Whirling through the world of propeller beanies

From geek chic to gang style, the tale of this techie lid gives those behind it their props.

While business isn't bad, Stacy Samuels can't help longing for the boom days of the early '90s. If your memory is fuzzy, that was the time of the last big propeller beanie craze, most notably in Baltimore, where the multicolored hats morphed from being geek chic to a must-have item for the city's youths.

While business isn't bad, Stacy Samuels can't help longing for the boom days of the early '90s.

If your memory is fuzzy, that was the time of the last big propeller beanie craze, most notably in Baltimore, where the multicolored hats morphed from being geek chic to a must-have item for the city's youths. In one incident that grabbed national headlines, police arrested a 10-year-old boy for holding up a 9-year-old at gunpoint to relieve him of his rainbow-hued hat.

"Everyone was buying them, kids, gang members, church-goers," says Samuels, who serves as "chief flight commander" at Interstellar Propeller, a propeller beanie maker in Berkeley, Calif.

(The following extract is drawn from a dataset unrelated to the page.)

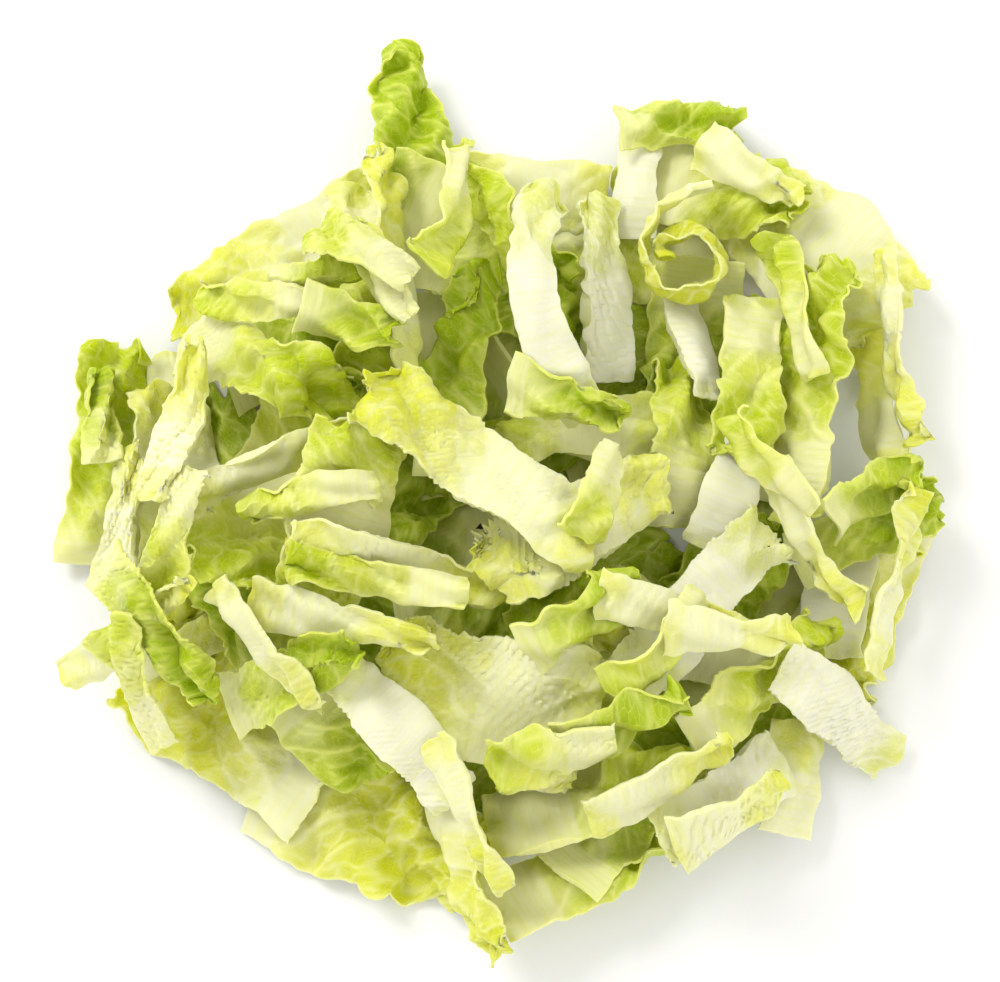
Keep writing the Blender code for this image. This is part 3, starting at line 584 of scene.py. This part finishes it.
def make_strip(strip, name, heap, soft, leaves):
    long_points = round(strip.length / SPACING) + 1
    cross_points = round(strip.width / SPACING) + 1
    bpy.ops.object.select_all(action="DESELECT")
    bpy.ops.mesh.primitive_grid_add(
        x_subdivisions=long_points - 1, y_subdivisions=cross_points - 1, size=2, calc_uvs=True
    )
    leaf = bpy.context.object
    leaf.name = leaf.data.name = f"{name}_leaf"
    mesh = leaf.data
    flat_grid = np.zeros(len(mesh.vertices) * 3)
    mesh.vertices.foreach_get("co", flat_grid)
    u, v = flat_grid.reshape(-1, 3)[:, 0], flat_grid.reshape(-1, 3)[:, 1]

    points, _ = laid(strip, u, v, name, heap, soft)
    draw = random.Random(f"detail {name}")
    relief, stray_across, stray_along, shares = leaf_detail(strip, u, v, draw)
    normal = grid_normals(points, long_points, cross_points)
    along = unit_steps(points, long_points, cross_points, 1)
    across = unit_steps(points, long_points, cross_points, 0)
    if strip.flat:
        relief = 0.5 * (relief - relief.min())
    points = points + normal * relief[:, None] + across * stray_across[:, None]
    points += along * (np.sign(u) * stray_along)[:, None]
    if not strip.flat:
        points[:, 2] += smoothed(pushed_off(points, leaves), long_points, cross_points)
        points[:, 2] = np.maximum(points[:, 2], LEAF_GAP)
    leaves.pour(points - (*MAP_SHIFT, -LEAF_GAP))
    mesh.vertices.foreach_set("co", (points * MM).ravel())

    off_rib = np.maximum(np.abs(from_rib(strip, u)) - strip.rib[1], 0)
    thickness = THINNEST + THICKER_AT_RIB * np.exp(-off_rib / BLADE_THINNING)
    thickness = thickness + (strip.rib[2] - SOLID_BLADE) * rib_share(strip, u)
    group = leaf.vertex_groups.new(name="thickness")
    for index, share in enumerate(thickness / thickness.max()):
        group.add([index], float(share), "REPLACE")
    for title, share in shares.items():
        layer = mesh.attributes.new(title, "FLOAT", "POINT")
        layer.data.foreach_set("value", share)
    leaf_uv = np.stack([from_rib(strip, u), v * strip.width / 2 + draw.uniform(-80, 80)], 1) / UV_UNIT
    corner = np.zeros(len(mesh.loops), int)
    mesh.loops.foreach_get("vertex_index", corner)
    mesh.uv_layers[0].data.foreach_set("uv", leaf_uv[corner].ravel())
    mesh.uv_layers[0].name = "leaf"

    solidify = leaf.modifiers.new("thickness", "SOLIDIFY")
    solidify.thickness = thickness.max() * MM
    solidify.offset = 1 if strip.flat else 0
    solidify.vertex_group = group.name
    solidify.use_rim = True
    bpy.ops.object.modifier_apply(modifier=solidify.name)
    bpy.ops.object.shade_smooth_by_angle(angle=math.radians(50))
    leaf.vertex_groups.clear()
    return leaf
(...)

While such beanies might not exactly be in vogue these days, they remain an enduring symbol of all things techie. You don't have to look into too many cubicles at many high-tech companies to spot a propeller beanie of one kind or another. Meanwhile, the term "propellerhead" still says scientist or engineer to most people, and has been incorporated into the names of everything from software companies to alternative music bands.

Interstellar Propeller, which employs from five to 10 people - depending on the season - claims to be the leading maker of these lids, having spun out 1.5 million over 27 years. The company, which says it is "changing the way America flies," sells its hats through a slew of outlets, from CompUSA to theme parks to science museums to shopping-mall carts to, of course, high-tech companies. Interstellar awarded Bill Gates a golden propellered hat in the mid-1990s, and more recently, basketball stars Shaquille O'Neal and Hakeem Olajuwon sported the twirly caps in a TV ad Spike Lee produced for a fast food restaurant.

The company got its start in 1976 shortly after Samuels concocted a propeller beanie as a birthday gift for Wavy Gravy, who made a name for himself in the 1960s as a political and social activist, and more recently as the namesake for a discontinued Ben & Jerry's ice cream flavor.

"People really reacted to the hat, so I got into the business of making and selling them," says Samuels, who is hard to miss at Oakland A's baseball games and San Francisco 49ers football games, what with his long beard, superhero cape, banjo and propeller beanie.

"When the software industry came along, that's when I knew I was living right," he says.

Science fiction writer Ray Faraday Nelson is said to have created the propeller beanie in 1947 at a small science fiction convention in Cadillac, Mich., and homemade versions began popping up among the sci-fi crowd, fueled in part by cartoons Nelson crafted that included propeller beanie-wearing characters.

"Computer fans, as the Internet developed, were often also science fiction fans, so they carried the practice of wearing this headgear over into this new domain, making it part of so-called geek culture," Nelson says.

Among the sci-fi fans enamored with the early propeller beanie images was a young Bob Clampett, who went on to become a pioneer in American animation, designing Porky Pig and other famous characters. After a successful career at Warner Bros., Clampett struck out on his own in the 1940s and created a TV puppet show called "Time for Beany" that featured the adventures of a seasick sea monster named Cecil and his propeller-hat-wearing buddy, Beany. The Emmy-award-winning puppet show morphed into a popular cartoon in the early 1960s and helped popularize the propeller beanie among children. Show sponsor Mattel began selling a now-collectible toy called the Beany Copter.

The propeller beanie, which typically sells for about $12, has been refined over the years. Jerome Lemelson, who held more than 550 patents, was awarded his first patent in 1953 for a variation of the propeller beanie that enabled the wearer to blow through a tube to make an item atop the hat spin or move. Models today include brimmed (the current hot style, according to Samuels) and traditional brimless, those with glow-in-the-dark propellers as well as those for skiers and cyclists.

Among current beanie propeller buyers is Sherpa Software, a maker of e-mail and data management software that will hand out about a thousand beanies sporting its logo this year, typically at trade shows such as Lotusphere and Microsoft's Tech Ed. Employees and customers have taken to the hats, collecting different models issued yearly.

"At one point [at Tech Ed] a gentleman got down on his hands and knees and said, 'Just tell me what I have to do to get one of those hats,'" says Cathy Capizzi, Sherpa's manager of marketing services.

"They're always a big hit at the cocktail parties," she adds.

As for propeller beanie creator Nelson, he says the enduring popularity of the hats continues to amaze him.

"Centuries after all my writings have been forgotten, in some far corner of the galaxy, a beanie copter will still be spinning," he writes on his Web site.